SUPPLIED INFORMATION:
--- start ---

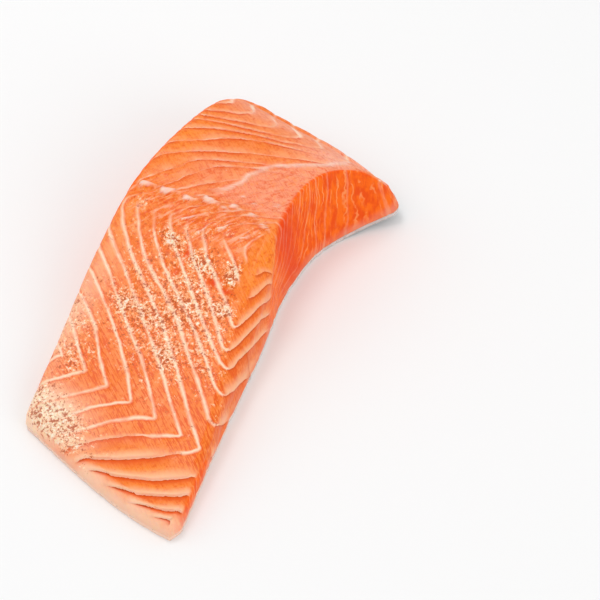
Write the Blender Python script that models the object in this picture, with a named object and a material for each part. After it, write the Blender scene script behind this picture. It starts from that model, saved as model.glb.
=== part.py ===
"""A skin-on salmon fillet portion, flesh side up: one solid of flesh on one sheet of skin.

+X runs along the fish, +Y from the belly flap to the back, and +Z up. The portion lies on the flat of its
skin. Its shape is a loft: a share from 0 at the belly edge to 1 at the back, and an across value from -1 at
the left cut to 1 at the right cut, are carried to the real outline. The columns of the loft follow the white
seams between the muscle flakes, so that each flake is a raised strip of the solid.
"""

import math
from collections import namedtuple

import bmesh
import bpy
import numpy as np
from mathutils import Matrix

MM = 0.001

# The outline and the height at stations from the belly edge to the back. share is the place along the loft,
# x and y the middle of the portion there, half_width its reach to each cut, slant the turn of that line in
# degrees, height the top of the flesh over the table, and lean how far the knife ran to the right from the top
# to the table. Lengths are in millimetres.
Station = namedtuple("Station", "share x y half_width slant height lean")
STATIONS = (
    Station(0.000, 3.5, -67.8, 31.6, -15.3, 6.0, 0.3),
    Station(0.170, -0.6, -43.6, 30.3, -11.3, 10.0, 0.3),
    Station(0.468, -6.9, -2.4, 28.8, -5.2, 20.0, 0.8),
    Station(0.640, -10.1, 22.1, 25.5, 0.0, 28.0, 2.6),
    Station(0.795, -9.2, 44.1, 24.0, 0.0, 29.8, 5.0),
    Station(0.905, -4.0, 59.1, 26.4, -2.5, 28.4, 5.0),
    Station(1.000, 5.6, 73.1, 29.8, -7.0, 26.0, 3.0),
)
LENGTH = (STATIONS[-1].y - STATIONS[0].y) * MM

# Edges and ends
BELLY_BULGE = 3.4 * MM  # how far the belly edge bows out at its middle
BELLY_BULGE_SHARE = 0.2
SHOULDER = 2.4 * MM  # radius where the top meets a cut
SHOULDER_STEPS = 3
SHOULDER_MOST = 0.55  # of the height that the edge has
CORNER = 2.6 * MM  # extra radius of the four corners in plan, over the shoulder's
BACK_ROUND_LEFT = 0.905  # share where the top starts to round over the back
BACK_ROUND_RIGHT = 0.815
BACK_DROP_LEFT = 16.0 * MM
BACK_DROP_RIGHT = 20.5 * MM
BACK_FULL = 0.985  # of the quarter ellipse that the round follows
CUT_WAVE = 0.35 * MM  # unevenness of the knife cuts
CUT_STEPS = 6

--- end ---

WHAT YOU NEED TO DO: Set down the lines above as they stand, starting with the first line and ending with the line that contains "LENGTH = (STATIONS[-1].y".

RESPONSE:
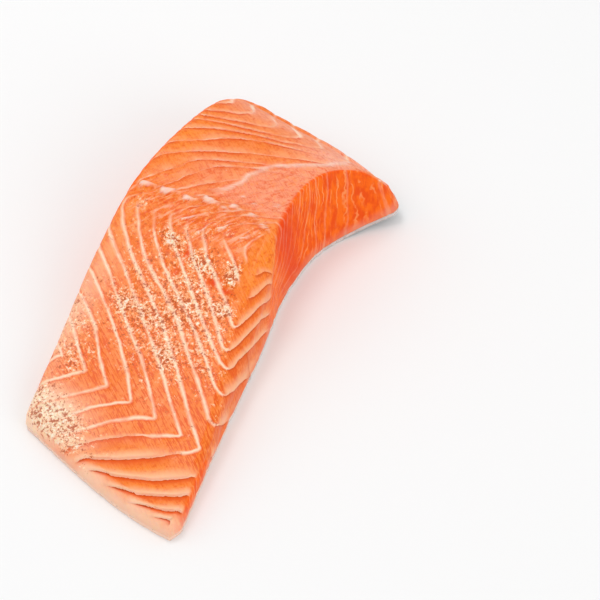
Write the Blender Python script that models the object in this picture, with a named object and a material for each part. After it, write the Blender scene script behind this picture. It starts from that model, saved as model.glb.
=== part.py ===
"""A skin-on salmon fillet portion, flesh side up: one solid of flesh on one sheet of skin.

+X runs along the fish, +Y from the belly flap to the back, and +Z up. The portion lies on the flat of its
skin. Its shape is a loft: a share from 0 at the belly edge to 1 at the back, and an across value from -1 at
the left cut to 1 at the right cut, are carried to the real outline. The columns of the loft follow the white
seams between the muscle flakes, so that each flake is a raised strip of the solid.
"""

import math
from collections import namedtuple

import bmesh
import bpy
import numpy as np
from mathutils import Matrix

MM = 0.001

# The outline and the height at stations from the belly edge to the back. share is the place along the loft,
# x and y the middle of the portion there, half_width its reach to each cut, slant the turn of that line in
# degrees, height the top of the flesh over the table, and lean how far the knife ran to the right from the top
# to the table. Lengths are in millimetres.
Station = namedtuple("Station", "share x y half_width slant height lean")
STATIONS = (
    Station(0.000, 3.5, -67.8, 31.6, -15.3, 6.0, 0.3),
    Station(0.170, -0.6, -43.6, 30.3, -11.3, 10.0, 0.3),
    Station(0.468, -6.9, -2.4, 28.8, -5.2, 20.0, 0.8),
    Station(0.640, -10.1, 22.1, 25.5, 0.0, 28.0, 2.6),
    Station(0.795, -9.2, 44.1, 24.0, 0.0, 29.8, 5.0),
    Station(0.905, -4.0, 59.1, 26.4, -2.5, 28.4, 5.0),
    Station(1.000, 5.6, 73.1, 29.8, -7.0, 26.0, 3.0),
)
LENGTH = (STATIONS[-1].y - STATIONS[0].y) * MM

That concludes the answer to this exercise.